The account Silveira mentioned, "Zhongguobaxidianyingjie" ("China-Brazil Film Festival"), attracted some 400 followers in about a month, including Chinese people involved in Brazil-related businesses and others learning Portuguese.

"We had volunteers answer questions about Brazilian culture posted by followers on our Weibo account, which to some extent met the curiosity of the Chinese audience," she said.

Silveira has not been the only one to realize the increasingly powerful influence of the country's popular microblog services over the last two years. While the microblog offers a channel for self-expression and networking, it has also evolved into a platform for advertising, government services, and news dissemination.

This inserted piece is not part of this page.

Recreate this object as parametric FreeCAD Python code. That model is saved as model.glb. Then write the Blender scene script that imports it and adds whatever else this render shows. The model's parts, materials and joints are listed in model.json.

Jessica Beinecke from the United States has so far attracted about 170,000 followers, including many Chinese people learning English, with her Weibo account "OMGmeiyu."

Videos of her teaching English by speaking basic Mandarin Chinese and imitating Lady Gaga have been a breath of fresh air for language-learners who have sat through long periods of more traditional classes.

"I cannot help watching your video after I finished the first one. It is very enjoyable and I can learn English at the same time," a user named "Zhouxiaobiao" wrote.

Mark Rowswell
Mark Rowswell 

Mark Rowswell, who is arguably the most famous foreigner in China, has about 900,000 followers to his Weibo account named for his household Chinese name "Dashan," which literally means "Big Mountain."

A self-proclaimed "Ambassador of Chinese and Foreign Culture," he posts Chinese-language entries and discusses the differences between Eastern and Western cultures with his massive following.

Rowswell usually compares Chinese and English from the perspective of a learner of a foreign language, and tells people the subtle differences between some words.

"You are a friendly culture disseminator and English expert," "Xiaoyuanye" wrote in an entry.

Figures show that the number of China's Internet users rose to 485 million by the end of June this year, and the number of registered microblog users surpassed 300 million.

"Foreigners use microblogs to spread their own cultures, and Chinese netizens can gain knowledge while strengthening friendships through direct communication with them. In this way, both sides benefit from the use of microblogs," said Zhan Xinhui, an associate professor with the Communication University of China.

According to Zhan, all individual participants are inevitably influenced by the viewpoints of the disseminators, and they, in turn, influence more people by forwarding these messages to their own circles.

"Cultural communication needs understanding and exchanges from both sides in order to be effective, and Chinese netizens can also play a positive role in spreading their own culture," Zhan said.